REQUIRED WORK: Below are several records. Retype exactly those lines running from the one with "# The middle" through the one with "return low, high", end lines included, and no others.

Rows from a 3D modeling dataset

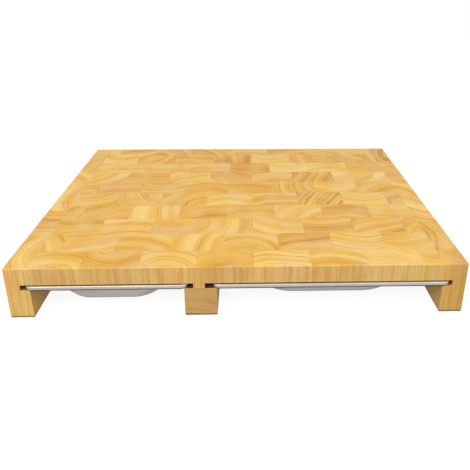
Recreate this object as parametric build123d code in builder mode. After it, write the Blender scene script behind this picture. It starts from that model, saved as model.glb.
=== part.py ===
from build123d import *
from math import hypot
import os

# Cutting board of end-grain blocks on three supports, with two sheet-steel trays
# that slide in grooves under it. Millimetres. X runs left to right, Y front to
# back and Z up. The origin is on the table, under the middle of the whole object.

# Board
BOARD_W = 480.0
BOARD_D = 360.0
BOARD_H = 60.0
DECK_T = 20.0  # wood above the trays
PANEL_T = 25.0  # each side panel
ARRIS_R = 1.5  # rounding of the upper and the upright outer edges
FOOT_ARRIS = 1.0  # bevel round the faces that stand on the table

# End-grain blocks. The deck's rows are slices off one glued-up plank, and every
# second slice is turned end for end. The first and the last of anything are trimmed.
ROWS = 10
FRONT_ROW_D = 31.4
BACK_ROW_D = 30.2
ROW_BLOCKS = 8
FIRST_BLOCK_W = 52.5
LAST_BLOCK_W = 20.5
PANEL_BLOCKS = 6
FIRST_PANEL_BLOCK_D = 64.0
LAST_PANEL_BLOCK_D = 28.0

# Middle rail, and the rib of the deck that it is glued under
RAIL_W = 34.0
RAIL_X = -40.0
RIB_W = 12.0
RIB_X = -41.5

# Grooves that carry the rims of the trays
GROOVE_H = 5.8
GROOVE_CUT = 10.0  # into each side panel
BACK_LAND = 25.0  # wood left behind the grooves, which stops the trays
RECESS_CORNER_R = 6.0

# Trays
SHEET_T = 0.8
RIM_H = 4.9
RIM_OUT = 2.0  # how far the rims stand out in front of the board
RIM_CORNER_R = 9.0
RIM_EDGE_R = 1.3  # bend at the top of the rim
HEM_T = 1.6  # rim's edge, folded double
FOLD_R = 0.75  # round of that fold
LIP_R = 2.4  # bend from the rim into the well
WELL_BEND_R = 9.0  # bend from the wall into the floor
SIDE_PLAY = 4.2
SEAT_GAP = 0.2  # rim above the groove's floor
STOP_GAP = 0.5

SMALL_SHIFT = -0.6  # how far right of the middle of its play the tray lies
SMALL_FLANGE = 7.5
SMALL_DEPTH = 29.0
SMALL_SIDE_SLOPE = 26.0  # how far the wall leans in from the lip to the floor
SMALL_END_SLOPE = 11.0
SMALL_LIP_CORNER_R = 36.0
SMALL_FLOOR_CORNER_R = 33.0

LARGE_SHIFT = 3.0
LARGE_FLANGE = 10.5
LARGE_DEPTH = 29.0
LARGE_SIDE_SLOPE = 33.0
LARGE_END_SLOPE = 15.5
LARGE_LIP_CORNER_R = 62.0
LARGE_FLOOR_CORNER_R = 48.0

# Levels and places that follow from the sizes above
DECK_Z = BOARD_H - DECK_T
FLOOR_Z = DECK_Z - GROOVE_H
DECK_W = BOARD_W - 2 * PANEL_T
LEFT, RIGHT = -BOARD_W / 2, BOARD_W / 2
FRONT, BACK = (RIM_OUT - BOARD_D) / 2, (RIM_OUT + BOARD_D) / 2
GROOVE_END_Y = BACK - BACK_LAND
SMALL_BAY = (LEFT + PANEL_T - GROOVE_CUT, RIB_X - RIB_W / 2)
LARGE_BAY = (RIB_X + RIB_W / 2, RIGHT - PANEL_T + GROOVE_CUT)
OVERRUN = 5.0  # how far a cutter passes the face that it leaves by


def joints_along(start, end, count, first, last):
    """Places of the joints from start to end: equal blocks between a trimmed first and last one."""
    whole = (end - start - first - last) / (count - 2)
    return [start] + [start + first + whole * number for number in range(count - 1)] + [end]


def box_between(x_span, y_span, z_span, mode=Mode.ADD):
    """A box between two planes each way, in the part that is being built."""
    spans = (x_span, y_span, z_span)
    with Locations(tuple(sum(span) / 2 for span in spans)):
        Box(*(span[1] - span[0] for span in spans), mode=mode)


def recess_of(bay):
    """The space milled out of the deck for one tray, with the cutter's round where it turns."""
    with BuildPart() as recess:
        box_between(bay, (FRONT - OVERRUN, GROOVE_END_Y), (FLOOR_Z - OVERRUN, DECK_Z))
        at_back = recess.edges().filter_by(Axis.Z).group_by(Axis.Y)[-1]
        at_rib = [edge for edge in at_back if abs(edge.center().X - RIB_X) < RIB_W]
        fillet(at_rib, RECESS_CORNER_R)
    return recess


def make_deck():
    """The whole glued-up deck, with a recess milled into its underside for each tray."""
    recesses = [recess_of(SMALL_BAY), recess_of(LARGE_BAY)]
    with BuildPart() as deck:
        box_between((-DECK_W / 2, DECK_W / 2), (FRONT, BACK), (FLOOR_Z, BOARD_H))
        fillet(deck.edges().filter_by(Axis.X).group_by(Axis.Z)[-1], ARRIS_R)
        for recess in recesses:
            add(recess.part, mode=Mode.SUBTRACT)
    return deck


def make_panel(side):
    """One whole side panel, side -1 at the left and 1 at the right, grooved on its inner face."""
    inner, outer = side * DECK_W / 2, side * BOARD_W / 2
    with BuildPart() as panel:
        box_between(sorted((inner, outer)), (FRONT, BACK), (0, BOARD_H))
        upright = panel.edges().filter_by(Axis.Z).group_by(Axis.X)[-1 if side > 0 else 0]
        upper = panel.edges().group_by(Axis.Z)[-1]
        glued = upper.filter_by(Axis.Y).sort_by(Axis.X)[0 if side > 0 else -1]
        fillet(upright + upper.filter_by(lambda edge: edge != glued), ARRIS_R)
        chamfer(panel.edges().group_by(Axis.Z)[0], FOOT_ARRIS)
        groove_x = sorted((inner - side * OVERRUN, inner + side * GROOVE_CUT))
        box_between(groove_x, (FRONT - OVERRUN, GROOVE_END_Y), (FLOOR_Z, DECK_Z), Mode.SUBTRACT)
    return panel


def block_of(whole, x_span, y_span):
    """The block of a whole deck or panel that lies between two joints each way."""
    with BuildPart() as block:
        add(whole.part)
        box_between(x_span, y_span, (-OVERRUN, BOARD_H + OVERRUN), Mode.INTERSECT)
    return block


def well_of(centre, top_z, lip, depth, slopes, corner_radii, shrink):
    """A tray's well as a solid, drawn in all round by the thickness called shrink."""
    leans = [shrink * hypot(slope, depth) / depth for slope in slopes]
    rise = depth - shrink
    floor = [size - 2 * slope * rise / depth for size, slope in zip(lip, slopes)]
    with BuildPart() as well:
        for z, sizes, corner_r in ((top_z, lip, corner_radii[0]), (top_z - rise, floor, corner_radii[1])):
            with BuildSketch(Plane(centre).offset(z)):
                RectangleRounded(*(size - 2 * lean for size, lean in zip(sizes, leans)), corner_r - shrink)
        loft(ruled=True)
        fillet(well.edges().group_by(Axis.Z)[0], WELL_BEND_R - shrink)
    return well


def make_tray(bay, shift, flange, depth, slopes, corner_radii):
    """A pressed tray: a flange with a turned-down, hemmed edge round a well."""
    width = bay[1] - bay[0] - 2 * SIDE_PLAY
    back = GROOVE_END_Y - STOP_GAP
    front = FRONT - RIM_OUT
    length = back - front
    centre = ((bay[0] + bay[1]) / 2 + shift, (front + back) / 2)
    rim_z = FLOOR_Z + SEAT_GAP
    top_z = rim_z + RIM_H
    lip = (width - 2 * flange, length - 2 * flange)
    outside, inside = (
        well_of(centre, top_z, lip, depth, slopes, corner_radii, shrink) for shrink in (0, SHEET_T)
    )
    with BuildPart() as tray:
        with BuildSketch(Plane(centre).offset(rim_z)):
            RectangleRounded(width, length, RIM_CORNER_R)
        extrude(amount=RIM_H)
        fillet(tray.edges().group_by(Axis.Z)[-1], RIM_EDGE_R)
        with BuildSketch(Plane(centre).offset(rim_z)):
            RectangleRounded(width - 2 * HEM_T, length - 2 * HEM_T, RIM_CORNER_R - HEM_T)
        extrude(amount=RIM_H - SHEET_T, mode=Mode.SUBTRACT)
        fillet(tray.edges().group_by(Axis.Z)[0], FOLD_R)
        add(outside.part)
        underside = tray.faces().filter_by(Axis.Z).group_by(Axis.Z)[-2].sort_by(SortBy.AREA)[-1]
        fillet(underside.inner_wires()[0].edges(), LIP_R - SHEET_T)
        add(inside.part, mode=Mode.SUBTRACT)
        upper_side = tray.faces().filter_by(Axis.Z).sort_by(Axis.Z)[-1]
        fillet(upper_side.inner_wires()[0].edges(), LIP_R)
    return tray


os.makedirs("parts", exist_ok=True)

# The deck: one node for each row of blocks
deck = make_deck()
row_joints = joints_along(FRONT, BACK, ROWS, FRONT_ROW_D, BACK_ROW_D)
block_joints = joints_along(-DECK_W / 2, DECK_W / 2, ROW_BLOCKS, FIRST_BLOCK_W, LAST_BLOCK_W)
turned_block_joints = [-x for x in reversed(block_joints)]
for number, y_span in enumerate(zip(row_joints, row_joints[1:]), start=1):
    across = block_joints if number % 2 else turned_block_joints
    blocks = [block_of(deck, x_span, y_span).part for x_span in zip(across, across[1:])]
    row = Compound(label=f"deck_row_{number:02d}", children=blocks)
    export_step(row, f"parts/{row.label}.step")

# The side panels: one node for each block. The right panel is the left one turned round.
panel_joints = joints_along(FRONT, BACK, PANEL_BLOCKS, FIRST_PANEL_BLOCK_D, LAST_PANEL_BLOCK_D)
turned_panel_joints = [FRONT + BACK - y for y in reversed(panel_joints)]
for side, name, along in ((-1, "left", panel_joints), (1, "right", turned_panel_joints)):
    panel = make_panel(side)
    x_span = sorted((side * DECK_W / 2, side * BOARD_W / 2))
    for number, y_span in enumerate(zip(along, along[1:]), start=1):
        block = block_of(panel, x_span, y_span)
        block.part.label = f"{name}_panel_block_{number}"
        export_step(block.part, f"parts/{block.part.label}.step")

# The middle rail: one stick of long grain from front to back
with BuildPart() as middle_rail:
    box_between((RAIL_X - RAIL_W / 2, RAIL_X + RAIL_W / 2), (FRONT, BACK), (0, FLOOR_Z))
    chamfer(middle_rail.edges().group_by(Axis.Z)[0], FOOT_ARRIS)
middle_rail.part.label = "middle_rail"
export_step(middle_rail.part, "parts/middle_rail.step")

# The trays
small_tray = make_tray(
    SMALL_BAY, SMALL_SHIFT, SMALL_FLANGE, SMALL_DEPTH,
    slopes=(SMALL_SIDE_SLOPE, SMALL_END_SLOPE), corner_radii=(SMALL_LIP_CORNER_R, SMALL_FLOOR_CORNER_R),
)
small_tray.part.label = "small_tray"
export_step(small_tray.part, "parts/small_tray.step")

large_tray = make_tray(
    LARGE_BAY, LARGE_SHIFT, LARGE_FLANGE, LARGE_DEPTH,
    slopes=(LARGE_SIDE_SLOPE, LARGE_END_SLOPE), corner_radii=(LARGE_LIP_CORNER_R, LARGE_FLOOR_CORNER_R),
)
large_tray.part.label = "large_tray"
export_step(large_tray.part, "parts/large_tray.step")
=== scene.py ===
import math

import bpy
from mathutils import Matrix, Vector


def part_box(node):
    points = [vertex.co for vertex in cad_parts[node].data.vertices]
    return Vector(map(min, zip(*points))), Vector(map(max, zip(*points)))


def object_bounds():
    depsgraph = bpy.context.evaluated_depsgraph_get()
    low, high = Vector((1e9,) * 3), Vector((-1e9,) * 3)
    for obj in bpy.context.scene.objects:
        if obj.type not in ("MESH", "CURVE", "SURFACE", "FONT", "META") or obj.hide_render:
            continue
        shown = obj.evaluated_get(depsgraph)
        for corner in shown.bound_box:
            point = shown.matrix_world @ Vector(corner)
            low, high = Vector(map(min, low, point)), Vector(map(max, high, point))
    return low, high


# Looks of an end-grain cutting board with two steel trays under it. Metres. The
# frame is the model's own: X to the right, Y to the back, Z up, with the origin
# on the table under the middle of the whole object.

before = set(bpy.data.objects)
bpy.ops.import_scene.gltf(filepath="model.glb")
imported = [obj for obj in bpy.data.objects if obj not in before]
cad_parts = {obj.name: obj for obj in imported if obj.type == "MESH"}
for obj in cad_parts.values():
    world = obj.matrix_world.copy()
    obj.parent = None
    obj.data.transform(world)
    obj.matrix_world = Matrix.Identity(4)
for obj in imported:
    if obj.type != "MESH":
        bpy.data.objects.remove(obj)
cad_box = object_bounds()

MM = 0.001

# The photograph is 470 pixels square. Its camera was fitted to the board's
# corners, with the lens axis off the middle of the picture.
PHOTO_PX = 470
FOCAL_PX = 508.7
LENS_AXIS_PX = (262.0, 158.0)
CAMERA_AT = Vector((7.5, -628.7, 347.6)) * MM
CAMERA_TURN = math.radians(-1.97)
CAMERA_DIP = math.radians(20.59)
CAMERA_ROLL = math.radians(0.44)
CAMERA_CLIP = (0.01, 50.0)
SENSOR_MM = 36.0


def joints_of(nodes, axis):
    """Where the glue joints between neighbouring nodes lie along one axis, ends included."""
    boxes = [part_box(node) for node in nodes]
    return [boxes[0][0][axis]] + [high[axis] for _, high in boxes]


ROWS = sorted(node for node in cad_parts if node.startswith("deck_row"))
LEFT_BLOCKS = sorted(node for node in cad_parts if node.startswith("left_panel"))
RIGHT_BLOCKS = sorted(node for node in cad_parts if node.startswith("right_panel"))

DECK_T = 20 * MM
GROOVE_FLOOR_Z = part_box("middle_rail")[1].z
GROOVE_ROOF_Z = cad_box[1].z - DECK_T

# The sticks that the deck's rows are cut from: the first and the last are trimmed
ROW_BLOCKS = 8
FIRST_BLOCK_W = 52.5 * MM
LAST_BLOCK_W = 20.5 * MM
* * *
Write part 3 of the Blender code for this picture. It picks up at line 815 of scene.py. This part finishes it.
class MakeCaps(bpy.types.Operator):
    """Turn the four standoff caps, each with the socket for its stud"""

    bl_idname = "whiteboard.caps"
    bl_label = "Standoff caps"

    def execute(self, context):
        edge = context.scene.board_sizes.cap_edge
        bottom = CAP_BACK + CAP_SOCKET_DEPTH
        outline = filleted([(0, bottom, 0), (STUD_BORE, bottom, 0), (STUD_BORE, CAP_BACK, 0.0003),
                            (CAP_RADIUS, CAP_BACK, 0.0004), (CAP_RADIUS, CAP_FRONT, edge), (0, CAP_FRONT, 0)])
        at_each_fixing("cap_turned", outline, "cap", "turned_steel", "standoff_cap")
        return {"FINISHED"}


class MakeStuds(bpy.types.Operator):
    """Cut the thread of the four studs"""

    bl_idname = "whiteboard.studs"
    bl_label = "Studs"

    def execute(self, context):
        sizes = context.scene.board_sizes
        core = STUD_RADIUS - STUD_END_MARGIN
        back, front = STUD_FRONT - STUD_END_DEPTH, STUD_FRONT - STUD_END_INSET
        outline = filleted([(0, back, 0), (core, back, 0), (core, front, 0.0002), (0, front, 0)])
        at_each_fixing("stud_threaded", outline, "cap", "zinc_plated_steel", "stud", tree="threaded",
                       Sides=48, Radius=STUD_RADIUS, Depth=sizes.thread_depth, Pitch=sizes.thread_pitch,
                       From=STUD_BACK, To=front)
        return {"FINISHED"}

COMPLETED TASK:
# The middle rail: one stick of long grain from front to back
with BuildPart() as middle_rail:
    box_between((RAIL_X - RAIL_W / 2, RAIL_X + RAIL_W / 2), (FRONT, BACK), (0, FLOOR_Z))
    chamfer(middle_rail.edges().group_by(Axis.Z)[0], FOOT_ARRIS)
middle_rail.part.label = "middle_rail"
export_step(middle_rail.part, "parts/middle_rail.step")

# The trays
small_tray = make_tray(
    SMALL_BAY, SMALL_SHIFT, SMALL_FLANGE, SMALL_DEPTH,
    slopes=(SMALL_SIDE_SLOPE, SMALL_END_SLOPE), corner_radii=(SMALL_LIP_CORNER_R, SMALL_FLOOR_CORNER_R),
)
small_tray.part.label = "small_tray"
export_step(small_tray.part, "parts/small_tray.step")

large_tray = make_tray(
    LARGE_BAY, LARGE_SHIFT, LARGE_FLANGE, LARGE_DEPTH,
    slopes=(LARGE_SIDE_SLOPE, LARGE_END_SLOPE), corner_radii=(LARGE_LIP_CORNER_R, LARGE_FLOOR_CORNER_R),
)
large_tray.part.label = "large_tray"
export_step(large_tray.part, "parts/large_tray.step")
=== scene.py ===
import math

import bpy
from mathutils import Matrix, Vector


def part_box(node):
    points = [vertex.co for vertex in cad_parts[node].data.vertices]
    return Vector(map(min, zip(*points))), Vector(map(max, zip(*points)))


def object_bounds():
    depsgraph = bpy.context.evaluated_depsgraph_get()
    low, high = Vector((1e9,) * 3), Vector((-1e9,) * 3)
    for obj in bpy.context.scene.objects:
        if obj.type not in ("MESH", "CURVE", "SURFACE", "FONT", "META") or obj.hide_render:
            continue
        shown = obj.evaluated_get(depsgraph)
        for corner in shown.bound_box:
            point = shown.matrix_world @ Vector(corner)
            low, high = Vector(map(min, low, point)), Vector(map(max, high, point))
    return low, high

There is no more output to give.